Japanese Style Steak

I adapted this recipe by reducing the butter significantly.

I also opted to skip flattening the steak.

While the original calls for tenderizing the meat by gently pounding on it with the back of a knife, I like a thick cut 2″+ steak!

The sauce is packed with savory sweet, salty and sour flavor, so to me thick slices of ribeye deliver equal ratios of meat to sauce.

yoshoku-steak

Yoshoku Steak

East meets West in this sweet, tangy steak recipe originally created by Tokyo Imperial Hotel.

Instructions

  1. Season steak with salt and set aside to rest.
  2. In a skillet, cook onions on low heat until translucent and soft.
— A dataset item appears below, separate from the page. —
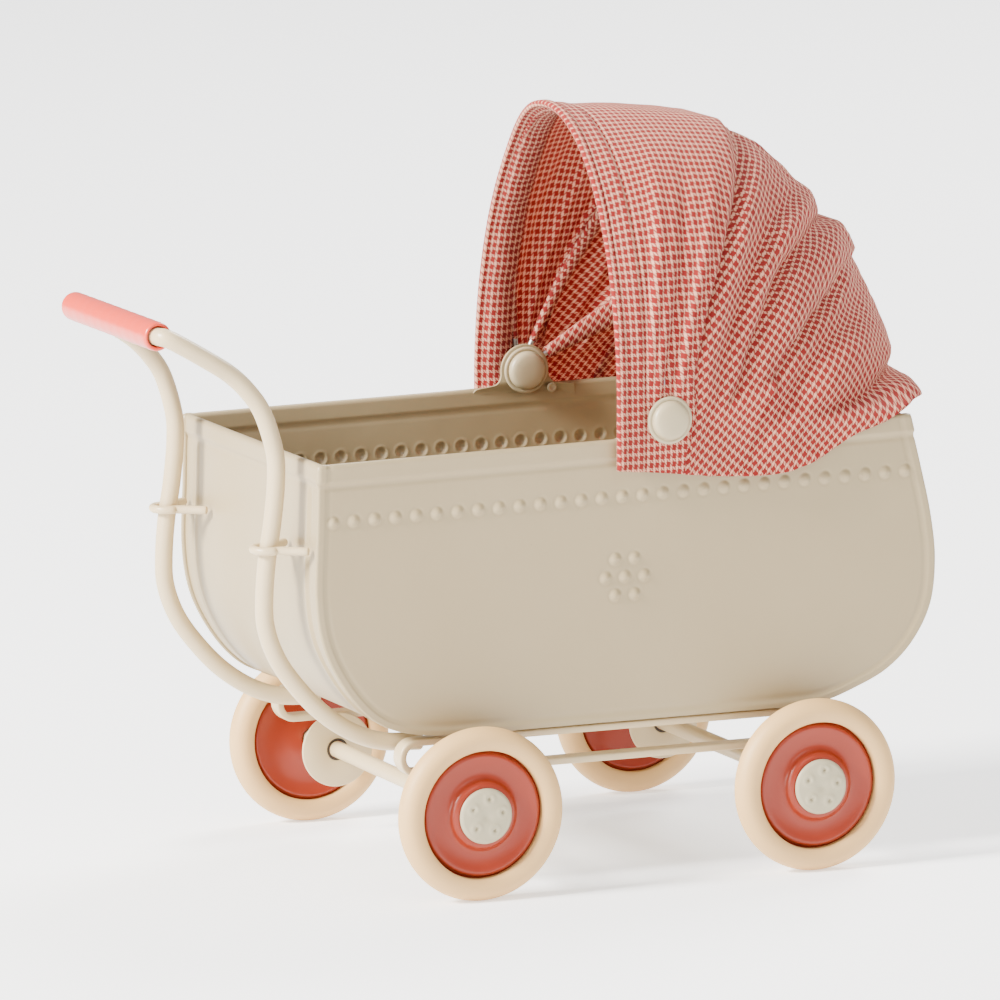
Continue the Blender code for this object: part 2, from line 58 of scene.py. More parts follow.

Add garlic. Continue to cook onions until caramelized, about 8-10 minutes.
  3. Once the onions are fully caramelized, increase the heat to medium. Add mirin and soy sauce and stir frequently for ~1 minute, cooking down the liquid
  4. Add vinegar and continue to stir for ~30 more seconds.
  5. Transfer the onions and sauce to a bowl, set aside.
  6. Cook the ribeye as you normally would, with butter, garlic and thyme. Once the steak is medium rare, transfer to a cutting board and let rest
  7. Add the onions back to the pan, so that the onion jam absorbs the pan's steak juices. Let the sauce cook for ~30 seconds.
  8. Slice your steak and top with the onion jam and garnish with parsley.